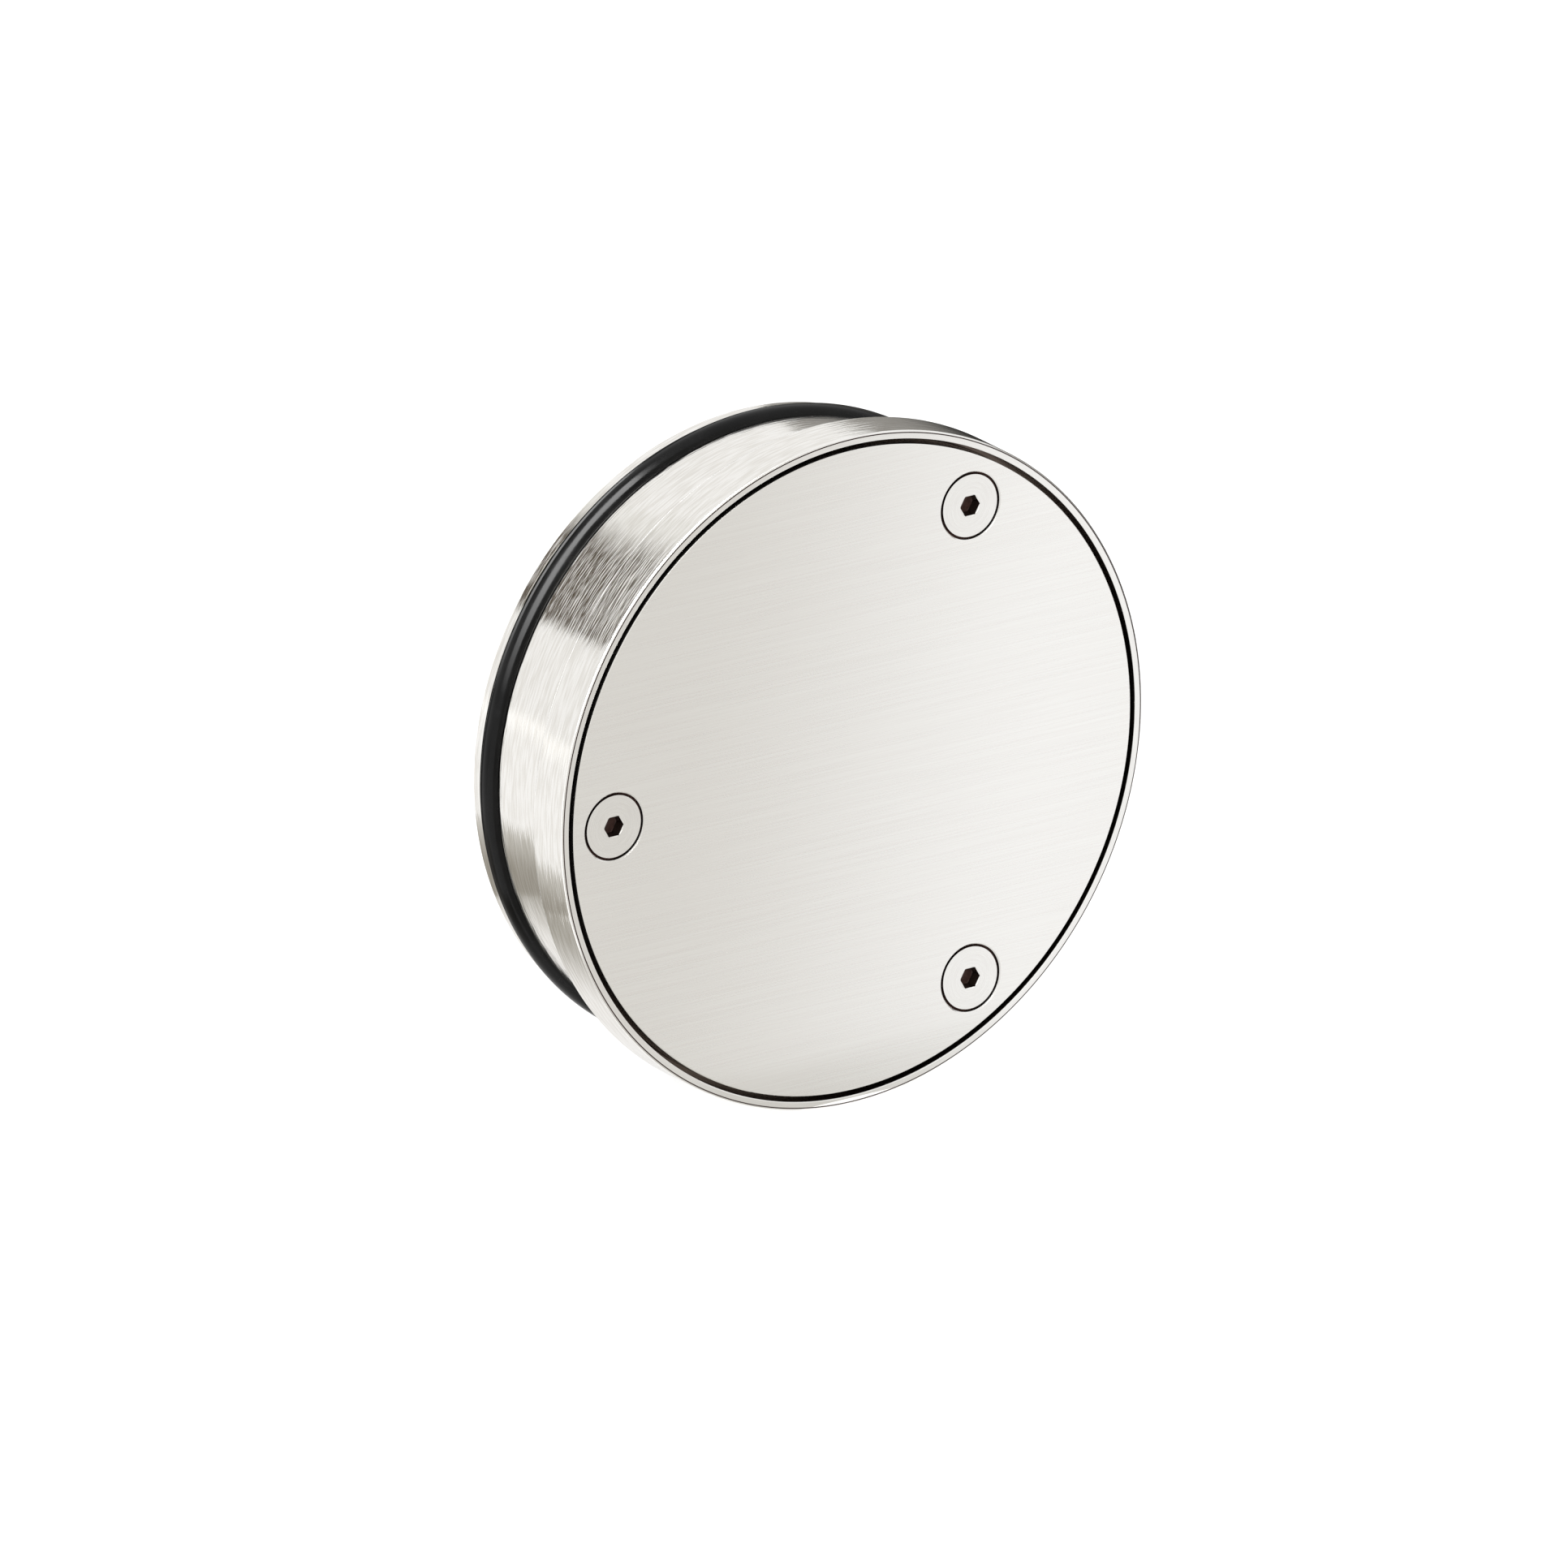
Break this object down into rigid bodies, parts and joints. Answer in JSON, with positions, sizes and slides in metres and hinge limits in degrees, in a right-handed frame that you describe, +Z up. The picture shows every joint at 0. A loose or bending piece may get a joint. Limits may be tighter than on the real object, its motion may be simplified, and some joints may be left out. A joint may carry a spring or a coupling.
{
  "type": "opening porthole",
  "caption": "Round steel porthole: a flush cover on guide pillars is screwed straight out of its rimmed frame by an inboard handwheel; a rubber ring grips the hull.",
  "frame": {"origin": "on the porthole's axis, in the plane where the back of the front ring rests on the hull", "axes": "+Y along the axis and inboard, -Y outboard (the way the cover opens), +Z up, +X to the right seen from outboard"},
  "size_m": [0.171, 0.0727, 0.171],
  "materials": {
    "brushed_steel": "satin brushed stainless steel",
    "screw_steel": "satin stainless fasteners",
    "turned_steel": "fine-turned bright stainless steel",
    "black_rubber": "satin black rubber",
    "bronze": "machined bronze"
  },
  "bodies": {
    "frame": {"front_ring": "brushed_steel", "barrel": "brushed_steel", "cover_seal": "black_rubber", "expansion_seal": "black_rubber", "rear_ring": "brushed_steel", "guide_bush_1": "bronze", "guide_bush_2": "bronze", "guide_bush_3": "bronze", "clamp_screw_1": "screw_steel", "clamp_screw_2": "screw_steel", "clamp_screw_3": "screw_steel", "clamp_screw_4": "screw_steel", "clamp_screw_5": "screw_steel", "clamp_screw_6": "screw_steel", "bridge": "brushed_steel", "bridge_screw_1": "screw_steel", "bridge_screw_2": "screw_steel", "bridge_screw_3": "screw_steel", "bearing_bush": "bronze"},
    "cover": {"cover_disc": "brushed_steel", "cover_screw_1": "screw_steel", "cover_screw_2": "screw_steel", "cover_screw_3": "screw_steel", "guide_pillar_1": "turned_steel", "guide_pillar_2": "turned_steel", "guide_pillar_3": "turned_steel", "stop_pin_1": "turned_steel", "stop_pin_2": "turned_steel", "stop_pin_3": "turned_steel", "spindle_nut": "bronze", "nut_screw_1": "screw_steel", "nut_screw_2": "screw_steel", "nut_screw_3": "screw_steel"},
    "drive": {"spindle": "turned_steel", "handwheel": "brushed_steel", "wheel_washer": "screw_steel", "wheel_screw": "screw_steel"}
  },
  "joints": [
    {"name": "cover_slide", "type": "slide", "parent": "frame", "child": "cover", "axis": [0, -1, 0], "range_m": [0, 0.018]},
    {"name": "handwheel_turn", "type": "hinge", "parent": "frame", "child": "drive", "pos_m": [0, 0.0498, 0], "axis": [0, 1, 0], "range_deg": [0, 1620]}
  ],
  "couplings": [
    {"joint": "handwheel_turn", "follows": "cover_slide", "rad_per_m": 1570.8}
  ]
}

Task requirements: Print the whole listing again, exactly.

Solution for this task:
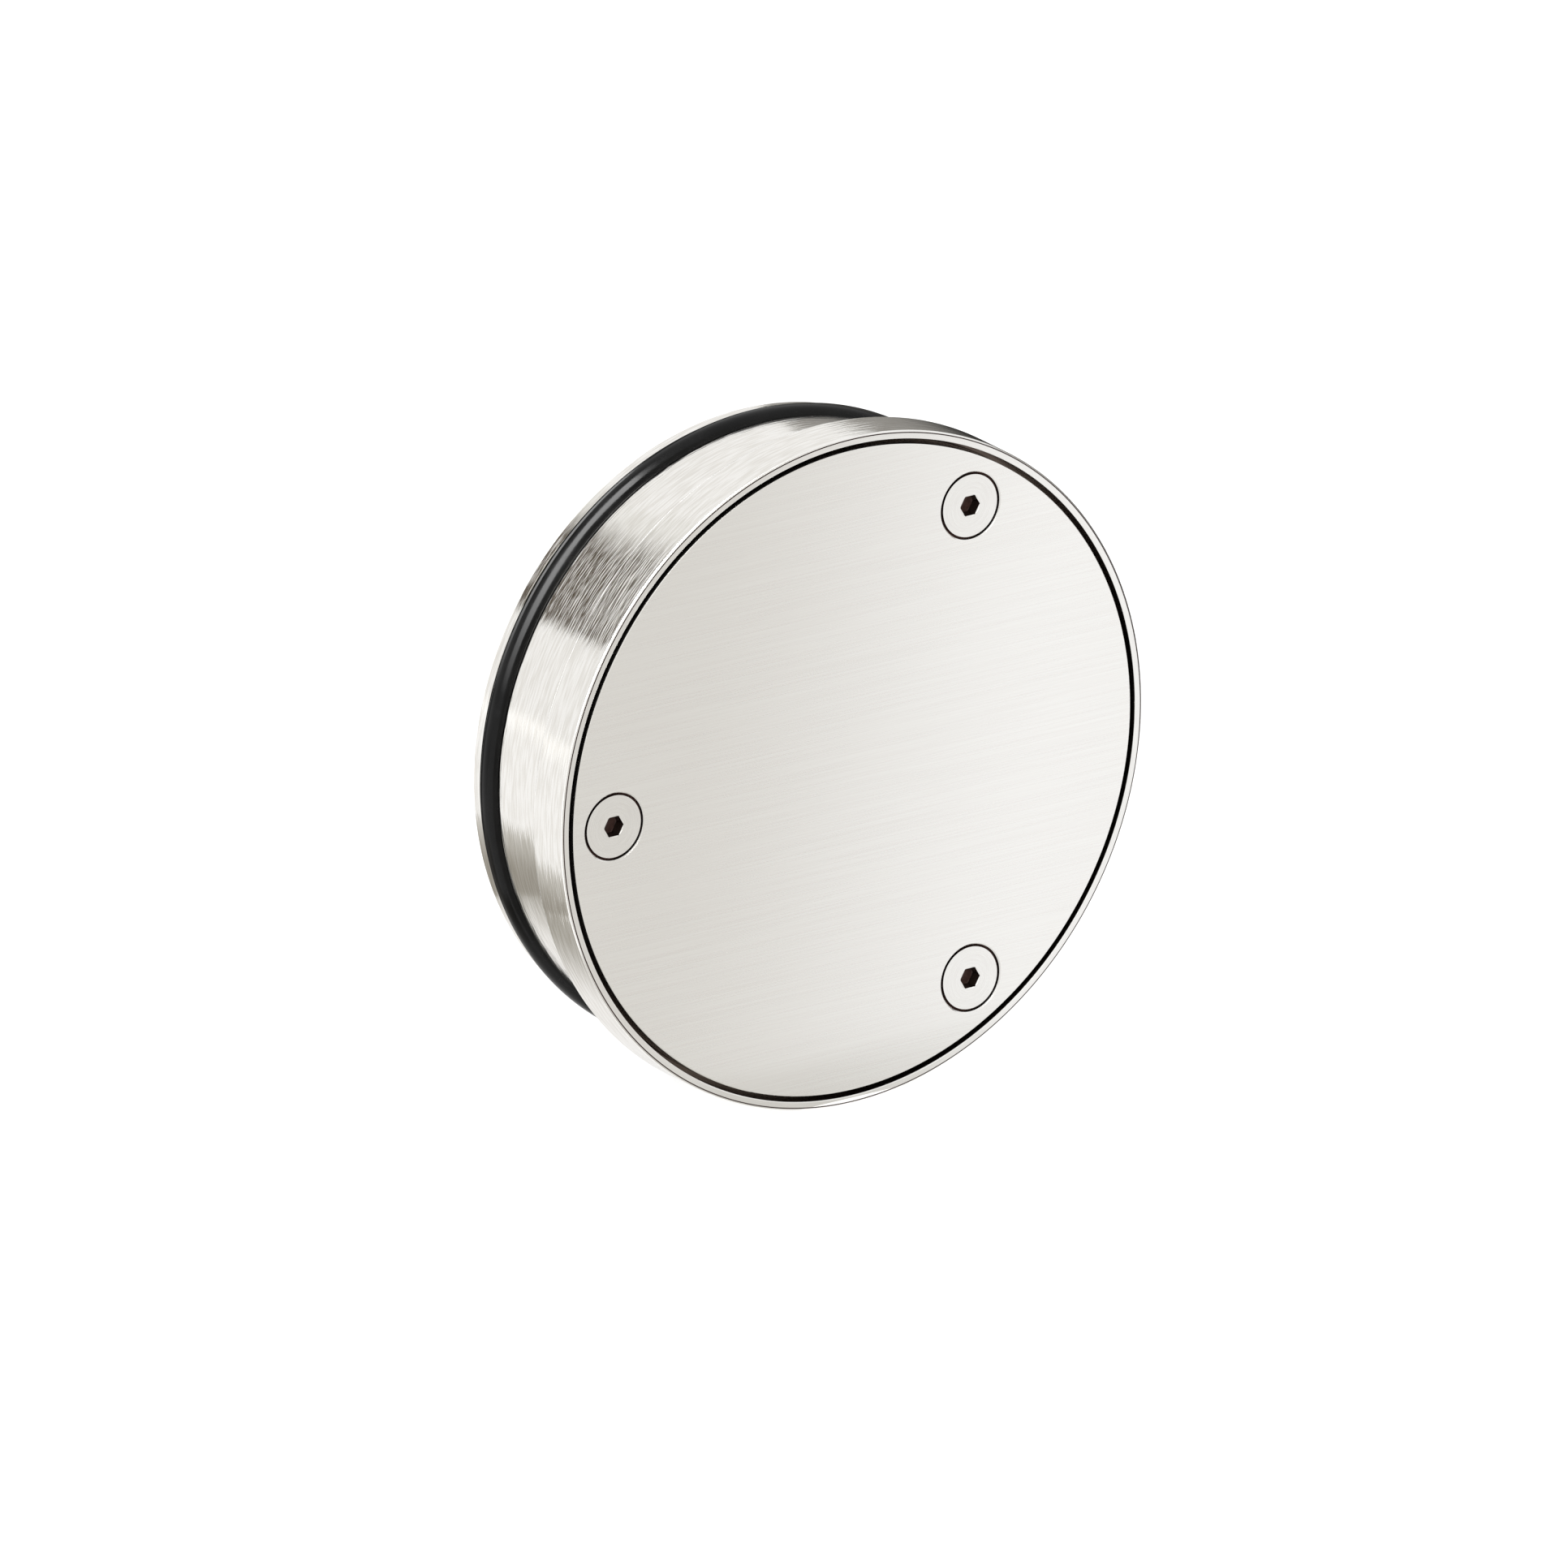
Break this object down into rigid bodies, parts and joints. Answer in JSON, with positions, sizes and slides in metres and hinge limits in degrees, in a right-handed frame that you describe, +Z up. The picture shows every joint at 0. A loose or bending piece may get a joint. Limits may be tighter than on the real object, its motion may be simplified, and some joints may be left out. A joint may carry a spring or a coupling.
{
  "type": "opening porthole",
  "caption": "Round steel porthole: a flush cover on guide pillars is screwed straight out of its rimmed frame by an inboard handwheel; a rubber ring grips the hull.",
  "frame": {"origin": "on the porthole's axis, in the plane where the back of the front ring rests on the hull", "axes": "+Y along the axis and inboard, -Y outboard (the way the cover opens), +Z up, +X to the right seen from outboard"},
  "size_m": [0.171, 0.0727, 0.171],
  "materials": {
    "brushed_steel": "satin brushed stainless steel",
    "screw_steel": "satin stainless fasteners",
    "turned_steel": "fine-turned bright stainless steel",
    "black_rubber": "satin black rubber",
    "bronze": "machined bronze"
  },
  "bodies": {
    "frame": {"front_ring": "brushed_steel", "barrel": "brushed_steel", "cover_seal": "black_rubber", "expansion_seal": "black_rubber", "rear_ring": "brushed_steel", "guide_bush_1": "bronze", "guide_bush_2": "bronze", "guide_bush_3": "bronze", "clamp_screw_1": "screw_steel", "clamp_screw_2": "screw_steel", "clamp_screw_3": "screw_steel", "clamp_screw_4": "screw_steel", "clamp_screw_5": "screw_steel", "clamp_screw_6": "screw_steel", "bridge": "brushed_steel", "bridge_screw_1": "screw_steel", "bridge_screw_2": "screw_steel", "bridge_screw_3": "screw_steel", "bearing_bush": "bronze"},
    "cover": {"cover_disc": "brushed_steel", "cover_screw_1": "screw_steel", "cover_screw_2": "screw_steel", "cover_screw_3": "screw_steel", "guide_pillar_1": "turned_steel", "guide_pillar_2": "turned_steel", "guide_pillar_3": "turned_steel", "stop_pin_1": "turned_steel", "stop_pin_2": "turned_steel", "stop_pin_3": "turned_steel", "spindle_nut": "bronze", "nut_screw_1": "screw_steel", "nut_screw_2": "screw_steel", "nut_screw_3": "screw_steel"},
    "drive": {"spindle": "turned_steel", "handwheel": "brushed_steel", "wheel_washer": "screw_steel", "wheel_screw": "screw_steel"}
  },
  "joints": [
    {"name": "cover_slide", "type": "slide", "parent": "frame", "child": "cover", "axis": [0, -1, 0], "range_m": [0, 0.018]},
    {"name": "handwheel_turn", "type": "hinge", "parent": "frame", "child": "drive", "pos_m": [0, 0.0498, 0], "axis": [0, 1, 0], "range_deg": [0, 1620]}
  ],
  "couplings": [
    {"joint": "handwheel_turn", "follows": "cover_slide", "rad_per_m": 1570.8}
  ]
}